Dunia kreatif dan kewirausahaan tengah naik daun di antara generasi muda. Pelaku usaha yang bergerak dibidang kreatif (creativepreneur) pun kian bermunculan. Peluang bisnis semakin terbuka, mengingat kondisi pasar Indonesia yang kian dewasa.
Museum Macan, Haluu World, atau pun MOJA Museum menjadi contoh kecil dari deretan pemain yang menikmati manisnya bisnis kreatif di Indonesia.
Demam creativepreneur tak lepas dari kehadiran media sosial. Pasalnya, para kreator dapat dengan mudah menyuarakan, bahkan memasarkan karya mereka melalui ragam platform media sosial yang ada.
Putri Tanjung, Founder sekaligus CEO CreativePreneur Creator mengatakan, media sosial bak pisau bermata dua. Positifnya, media sosial dapat menghilangkan barrier bagi para creator atau seniman untuk memasarkan karya mereka.
“Saat ini, penting bagi para seniman untuk memiliki jiwa entrepreneurship. Entah dengan memposisikan diri sebagai seniman sekaligus entrepreneur, atau pun berkolaborasi dengan para entrepreneur. Sisanya, tinggal bagaimana mereka dapat memanfaatkan begitu banyak peluang yang ada di media sosial untuk memasarkan karya-karya mereka,” ujar Putri dalam salah satu sesi di gelaran Indonesia Millennial Summit 2020 di Jakarta, Jumat (17/01/2020).
Di sisi lain, Chairwoman of Museum MACAN Fenessa Adikoesoemo melihat, “now, everybody is an artist.” Banyak orang menjadi artable untuk dapat memengaruhi orang-orang di sekitar mereka.
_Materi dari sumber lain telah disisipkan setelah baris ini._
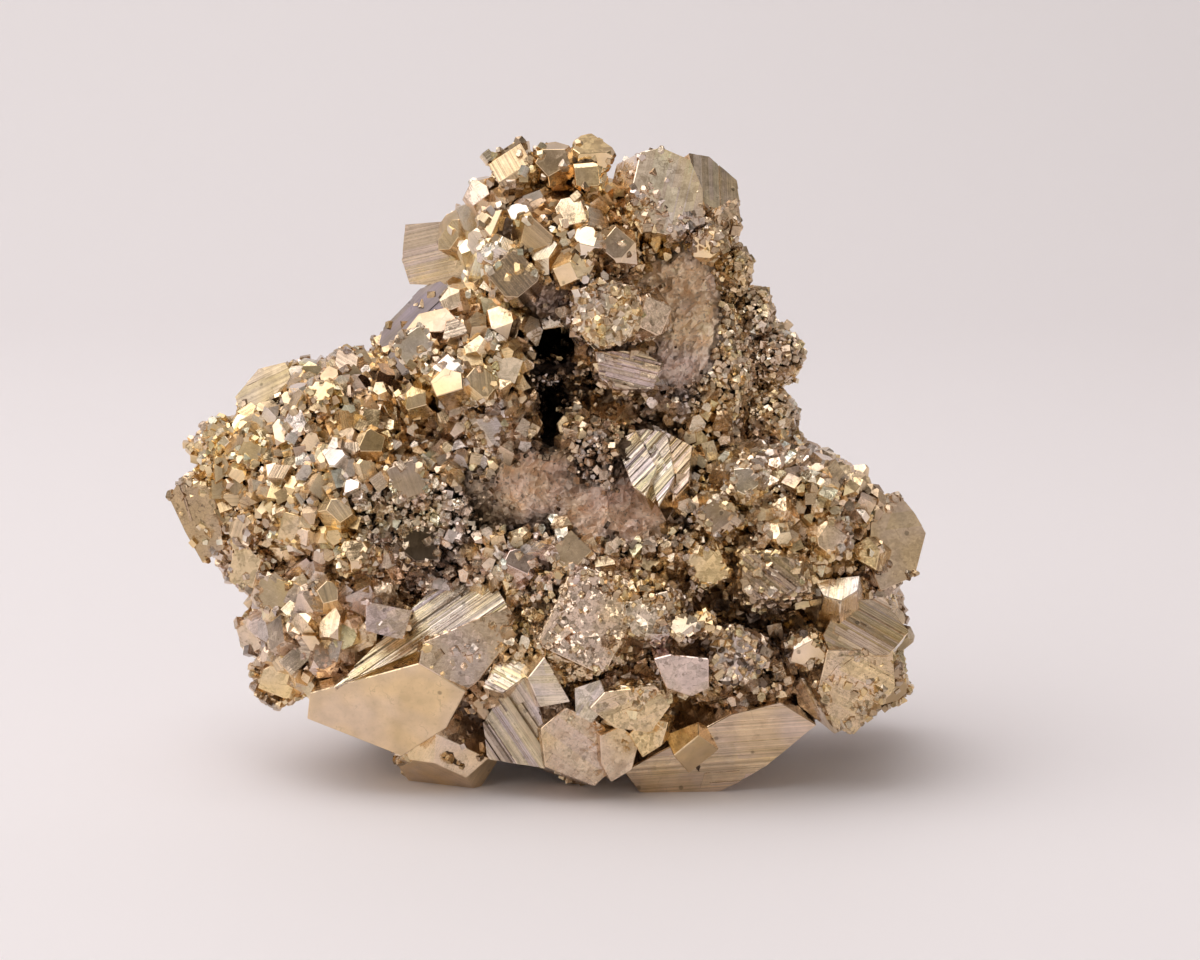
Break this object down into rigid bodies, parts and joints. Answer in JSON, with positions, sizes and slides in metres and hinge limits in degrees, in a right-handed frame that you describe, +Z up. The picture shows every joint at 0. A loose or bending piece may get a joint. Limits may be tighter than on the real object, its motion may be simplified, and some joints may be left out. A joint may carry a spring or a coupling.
{
  "type": "pyrite specimen",
  "caption": "Cluster of intergrown metallic pyrite crystals with a shallow vug in its front, standing on its lowest crystal faces.",
  "frame": {"origin": "under the middle of the specimen's box, on the surface it stands on", "axes": "+Z up, +X towards the right as seen from the front, -Y towards the front with the vug"},
  "size_m": [0.0945, 0.0499, 0.0801],
  "materials": {
    "pyrite": "bright metallic crystal faces with fine striations, duller and pitted in places"
  },
  "bodies": {
    "root": {"pyrite_cluster": "pyrite"}
  },
  "joints": []
}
Mereka paham bagaimana membangun bisnis kreatif, dan bagaimana cara memasarkannya.
“Pasar seni dan kreatif di Indonesia juga semakin dewasa. Meskipun jika di-benchmark dengan museum-museum di Amerika Serikat, kondisi pasar kita seperti kondisi pasar seni dan kreatif di Amerika Serikat pada 20 tahun lalu. Namun, pertumbuhannya sangat agresif. Masyarakat Indonesia mulai menerima seni sebagai bagian dari kehidupan sehari-hari mereka,” ujar Fenessa.
Di era modern ini, tidak ada lagi pengotakkan antara menjadi seniman atau pun menjadi entrepreneur. Orang-orang semakin terbuka, dan seniman tak harus terbelenggu dalam cangkang idealisme. Kolaborasi menjadi jalan di era ekonomi kreatif berbasis ekonomi digital ini.
Penghasilan kerap tidak stabil, apa yang membuat milenial tertarik?
Meski menjadi creativepreneur terlihat memiliki banyak manfaat, namun tidak dipungkiri penghasilan dari bisnis ini kerap tak pasti. Yang menarik, banyak generasi muda yang justru tertarik menggeluti profesi ini.
“Pekerjaan ini memang terbilang tidak stabil. Namun, satu hal yang pasti. Jika dulu usia muda menjadi penghalang, kini usia muda menjadi peluang. Di tahun 2020, 70% penduduk Indonesia merupakan generasi produktif, yakni millennial dan Gen-Z. Kesempatan mereka untuk berkarier sangat besar, dan ide-ide kreatif berdatangan dari mereka,” papar Putri.
Pasalnya, generasi muda dimudahkan dengan teknologi yang memaparkan eksposur tinggi secara global soal dunia seni. Apalagi, ada banyak Venture Capital yang kini tertarik menaruh investasi di sektor-sektor kreatif, seperti makanan dan minuman, fesyen, animasi, hingga film. Namun yang perlu diingat, semakin banyak diganderungi maka kompetisi pun semakin ketat. Di sinilah dibutuhkan inovasi.
“Entrepreneurship harus co-exist dengan kreativitas. Jadikan kreativitas sebagai added-value yang dapat membuat bisnis terus berinovasi,” tutup Putri.